In the Neon Boneyard

Photographed with permission at the Neon Museum, Las Vegas, Nevada.
It’s worth clicking through to see them full size on Flickr.

I should be able to tell you all kinds of cool stories about the Neon Boneyard, but the truth is, I wasn’t totally paying attention to the guide. As great as he was, it was too much to get my eyes to shut up so that my ears could listen.

The weathered surfaces, the peeling paint, the fading complimentary colors in the baking Nevada sunshine, the patterned rows of lightbulbs casting translucent shadows. More, still, the tall swoooping letters, 15 or 20 feet high, the stacked M-O-T-E-L letters, lying sideways, neon dinosaurs in the brown gray dust of the fenced lot. Things sharp and broken and rusted, the giant arm of a clown lying next to his equally giant shoe, his rebar skeleton showing through what was left of his sheet metal skin. A yellow stripe of neon bent in to a perfect circle on top of a red painted O, the letter E casting a perfect shadow underneath itself, a mosaic of bright yellow Hs, all interlocking.

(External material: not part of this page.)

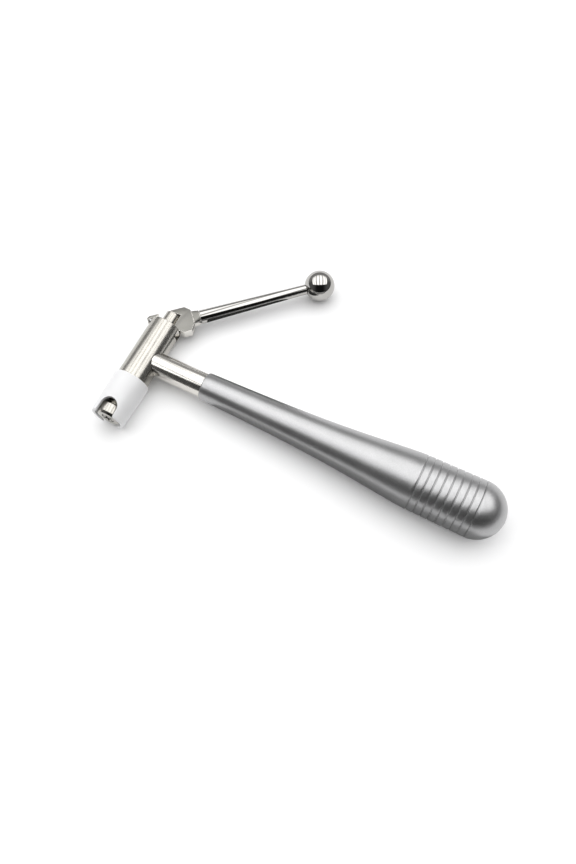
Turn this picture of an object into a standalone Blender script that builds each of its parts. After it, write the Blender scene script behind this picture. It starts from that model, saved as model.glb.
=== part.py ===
"""Hand-held collet puller: a tapered grip, a cross barrel with a collet nose, and a ball lever that pushes a plunger.

Metres, +Z up. The design is laid out about the point where the grip's axis meets the barrel's axis:
+X runs down the grip, +Y to the barrel's rear end. The empty "tool" then puts the origin under the middle.
"""

import math

import bmesh
import bpy
from mathutils import Matrix, Vector

MM = 0.001
GAP = 0.3 * MM  # left between pieces that touch
X_AXIS, Y_AXIS, Z_AXIS = Vector((1, 0, 0)), Vector((0, 1, 0)), Vector((0, 0, 1))

# Grip: radii at even steps along the taper, then a round end.
GRIP_START, GRIP_TAPER_END = 30.2 * MM, 156.2 * MM
GRIP_RADII = [r * MM for r in (6.3, 6.6, 7.05, 7.65, 8.45, 9.5, 10.85, 12.1, 12.35, 12.5)]
GRIP_BAND_RADIUS = 12.4 * MM
GROOVES, GROOVE_PITCH, GROOVE_MIDDLE = 9, 3.2 * MM, 143.2 * MM
GROOVE_WIDTH, GROOVE_DEPTH = 0.6 * MM, 0.35 * MM

# Neck between barrel and grip.
NECK_RADIUS, NECK_END = 5.5 * MM, 58 * MM
SPIGOT_RADIUS, SPIGOT_END = 3.5 * MM, 78 * MM
STUD_RADIUS, STUD_END = 2.0 * MM, 21.5 * MM
GRIP_SCREW_X = 70 * MM

# Barrel, along Y.
BARREL_RADIUS, BARREL_BORE = 7.25 * MM, 5.0 * MM
BARREL_REAR, BARREL_SHOULDER, BARREL_STEP, BARREL_FRONT = 18.6 * MM, -19.4 * MM, -24.2 * MM, -29 * MM
STEP_RADIUS, THREAD_RADIUS, NOSE_BORE = 5.6 * MM, 4.4 * MM, 3.0 * MM
NOSE_BORE_START = -19 * MM
SLOT_HALF, SLOT_FRONT = 2.7 * MM, 14.5 * MM
RING_GROOVE_Y, RING_GROOVE_WIDTH, RING_GROOVE_RADIUS = -16.4 * MM, 2.0 * MM, 6.05 * MM

# White nose sleeve.
SLEEVE_REAR, SLEEVE_FRONT = -11.8 * MM, -32.3 * MM
SLEEVE_REAR_RADIUS, SLEEVE_FRONT_RADIUS = 8.15 * MM, 7.65 * MM
SLEEVE_FRONT_BORE = 6.1 * MM
WINDOW_HALF_WIDTH, WINDOW_APEX = 4.0 * MM, -24.8 * MM

# Collet and its nut.
NUT_RADIUS, NUT_FACE_RADIUS, NUT_REAR, NUT_FRONT = 5.75 * MM, 4.85 * MM, -26.8 * MM, -32.0 * MM
NUT_BEVEL = 1.1 * MM
COLLET_FACE_RADIUS, COLLET_HEAD_RADIUS, COLLET_BORE = 2.5 * MM, 3.3 * MM, 1.2 * MM
COLLET_TAIL_RADIUS, COLLET_TAIL_END, COLLET_SLIT_END = 2.7 * MM, -21.0 * MM, -25.5 * MM
COLLET_SLIT = 0.65 * MM
CONE_GAP = 0.35 * MM

# Plunger train, along Y.
PLUNGER_RADIUS, PLUNGER_REAR, PLUNGER_FRONT = 3.5 * MM, 25.05 * MM, -2.0 * MM
PLUNGER_SLOT = (14.6 * MM, 18.9 * MM)
ROD_RADIUS, ROD_REAR, ROD_FRONT = 1.9 * MM, 6.0 * MM, -17.0 * MM
SHOULDER_RADIUS, SHOULDER = 2.5 * MM, (-5.2 * MM, -2.3 * MM)
PUSHER_RADIUS, PUSHER_REAR, PUSHER_FRONT = 2.6 * MM, -14.4 * MM, -20.7 * MM
REAR_BUSH, FRONT_BUSH = (6.8 * MM, 13.8 * MM), (-18.7 * MM, -15.9 * MM)
BUSH_RADIUS = 4.7 * MM
WASHER_Y, WASHER_THICK = -6.2 * MM, 0.7 * MM
SPRING_RADIUS, SPRING_WIRE, SPRING_TURNS = 3.55 * MM, 0.4 * MM, 5
SPRING_ENDS = (-15.1 * MM, -7.0 * MM)

# Lever. Its own frame has s along the rod and n across it; LEVER_ZERO is that frame's origin.
LEVER_ANGLE = math.radians(43.4)
LEVER_ZERO = Vector((-1.2 * MM, 26.04 * MM, 0))
PLATE_HALF = 2.4 * MM
PIVOT_S, PIVOT_N = -10.3 * MM, -2.3 * MM
PIN_RADIUS, EAR_RADIUS, EAR_THICK = 0.7 * MM, 1.75 * MM, 2.3 * MM
ROD_LINE_N = -6.0 * MM
PLATE_END_S, BOSS_RISE_S, BOSS_END_S = 8.2 * MM, 10.0 * MM, 11.6 * MM
ARM_START_RADIUS, ARM_END_RADIUS = 3.2 * MM, 2.3 * MM
BALL_RADIUS, BALL_S = 7.0 * MM, 68.7 * MM
ARM_SPIGOT_RADIUS = 1.7 * MM
POCKET_X, POCKET_FRONT, POCKET_REAR = (-5.6 * MM, 3.85 * MM), 18.1 * MM, 25.35 * MM


def lever_point(s, n, z=0.0):
    """A point of the lever's frame, in the tool's frame."""
    along = Vector((math.cos(LEVER_ANGLE), math.sin(LEVER_ANGLE), 0))
    across = Vector((-math.sin(LEVER_ANGLE), math.cos(LEVER_ANGLE), 0))
    return LEVER_ZERO + along * s + across * n + Vector((0, 0, z))


PIVOT = lever_point(PIVOT_S, PIVOT_N)
BALL_CENTRE = lever_point(BALL_S, ROD_LINE_N)
LUG_LEFT = lever_point(-11.7 * MM, -0.8 * MM).x


def clear_scene():
    for obj in list(bpy.data.objects):
        bpy.data.objects.remove(obj, do_unlink=True)


def material(name, colour, roughness, metallic):
    made = bpy.data.materials.new(name)
    made.use_nodes = True
    shader = made.node_tree.nodes["Principled BSDF"]
    shader.inputs["Base Color"].default_value = (*colour, 1)
    shader.inputs["Roughness"].default_value = roughness
    shader.inputs["Metallic"].default_value = metallic
    return made


FINISHES = {
    "anodised": ((0.50, 0.50, 0.52), 0.38, 1.0),
    "satin_steel": ((0.66, 0.64, 0.60), 0.25, 1.0),
    "polished_steel": ((0.72, 0.71, 0.69), 0.08, 1.0),
    "matt_steel": ((0.45, 0.44, 0.41), 0.45, 1.0),
    "spring_steel": ((0.40, 0.40, 0.41), 0.30, 1.0),
    "bronze": ((0.62, 0.45, 0.24), 0.35, 1.0),
    "white_plastic": ((0.86, 0.86, 0.86), 0.35, 0.0),
    "black_rubber": ((0.03, 0.03, 0.03), 0.60, 0.0),
}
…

There were too many places too look so I couldn’t pay attention to the stories about the Mafia, about the first black casino being shut down even though it was a crazy success, about a city with no clocks, about what used to be here in this area of chainlink and the old convention center. I should have listened more closely, but the color kept calling me away while in the back of my head I could hear it, like an echo…

She gets too hungry for dinner at eight
She likes the theater but never comes late
She never bothers with people she hates
That’s why the lady is a tramp.

Frank’s voice, the perfect far away sound for all this rust and entropy, a bright metal big band, a white jacket, a stripe of neon pink against the never quite black sky.

The Neon Museum is about five miles north of the Las Vegas  strip. It’s 15 USD to visit, you have to have a reservation and it’s by guided tour only. It’s amazing. You should go.

11 thoughts on “In the Neon Boneyard”

  1. I love this post. As a Vegas local, I can tell you that most everything here is new. Buildings, particularly on the strip, with any age or history are just waiting for the wrecking ball. I love visiting the Neon Museum as a reminder of how many times this town has reinvented itself. It may not preserve history the same way as other places, but it certainly has an interesting one.

    Reply
  2. Cool slideshow with some great closeups! We just featured the Neon Boneyard in our article about one of a kind museums in Las Vegas. The Boneyard is currently closed for construction but we’ll be checking out the new facility when it reopens in the Summer of 2010.